Artigo do ex-governador José Serra, publicado no O Globo
O Enem foi criado pelo saudoso ministro Paulo Renato para
ser um instrumento de aferição da qualidade do ensino médio no Brasil. O
objetivo era criar ferramentas de intervenção para melhorar a qualidade da
escola pública — e, em certa medida, da escola privada também.
O governo do PT distorceu gravemente o seu sentido. Sob o
pretexto de acabar com os vestibulares nas universidades federais, os petistas
transformaram o Enem no maior vestibular do mundo. Ora, se o exame para
ingresso na universidade pública não era bom, então o ruim agora se agigantou.
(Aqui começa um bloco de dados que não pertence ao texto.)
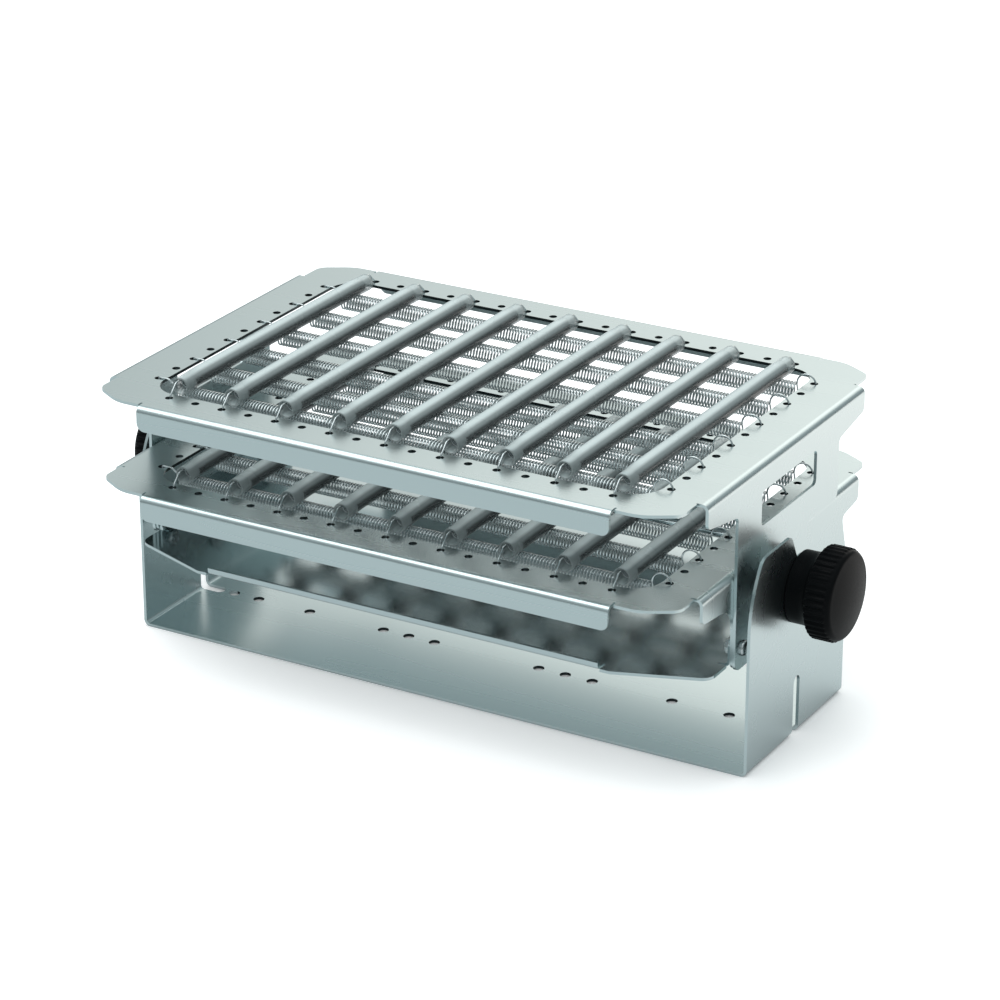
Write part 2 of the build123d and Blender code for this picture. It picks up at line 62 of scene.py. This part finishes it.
# Cross springs lie in hoses above each shelf
CROSS_COUNT = 9
CROSS_OUTER_X = 120.0 * MM
CROSS_RISE = 3.35 * MM
CROSS_COIL_RADIUS = 3.1 * MM
CROSS_WIRE = 0.45 * MM
CROSS_PITCH = 1.05 * MM
CROSS_COIL_HALF = 79.0 * MM
CROSS_LEG = 93.35 * MM
HOSE_RADIUS = 4.45 * MM
HOSE_BORE = 3.65 * MM
HOSE_HALF = 85.0 * MM

# The hooks pull both ends of a hose down to the sheet
DROOP = 0.6 * MM
DROOP_START = 66.0 * MM
DROOP_LENGTH = 18.0 * MM
DROOP_STEPS = 5

# Long springs lie bare below each shelf
LONG_COUNT = 6
LONG_OUTER_Y = 75.0 * MM
LONG_SINK = 5.6 * MM
LONG_COIL_RADIUS = 4.25 * MM
LONG_WIRE = 0.45 * MM
LONG_PITCH = 1.65 * MM
LONG_COIL_LEFT = -127.5 * MM
LONG_COIL_RIGHT = 130.0 * MM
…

E com um prejuízo adicional: o Enem já não serve mais de instrumental para avaliar
a escola pública.
Assim, afigura-se mera demagogia, calcada numa mentira
escandalosa, a afirmação de que o governo federal extinguiu os vestibulares. Ao
contrário: unificou-os. No seu 11º ano de gestão, não houve uma só ação voltada
para a qualificação do ensino médio. No máximo, fala-se numa polêmica mudança
da grade curricular, que, até onde se dá o debate, tende a criar uma enorme
confusão. Há o risco de que professores sejam obrigados a ministrar conteúdos
alheios à sua formação.
À medida que o Enem se agiganta e que mais candidatos
disputam a mesma vaga, a consequência óbvia é a elevação do grau de dificuldade
da prova — como se verificou neste ano. E não há mesmo outra saída: o Enem se
tornou classificatório, como qualquer outro exame de seleção.
Tenho recebido relatos de que tanto alunos de escolas
privadas como alunos de escolas públicas já recorrem a cursinhos pré-vestibular
quando no terceiro ano do ensino médio para fazer a prova do Enem. Vale dizer:
ainda que se quisesse ter a prova como um retrato do ensino médio no país, esse
resultado já estaria gravemente comprometido.
Cada universidade federal faz seu vestibular ou todas elas
fazem um só? É assim tão diferente? Creio que não! O tempo dirá se outra
consequência deletéria não estará em curso. No vestibular tradicional, o
candidato fazia a sua escolha, com uma eventual segunda opção. No geral,
buscava aquela que considerava ser a sua vocação. O Enem permite, segundo a
lógica das pontuações, que ele transite entre as carreiras e entre as universidades
Brasil afora. Há o risco, potencial ao menos, de que vários cursos comecem a
contar com muitas desistências no primeiro ou no segundo anos. Se acontecer, é
dinheiro jogado no lixo. Ainda não há dados disponíveis a respeito.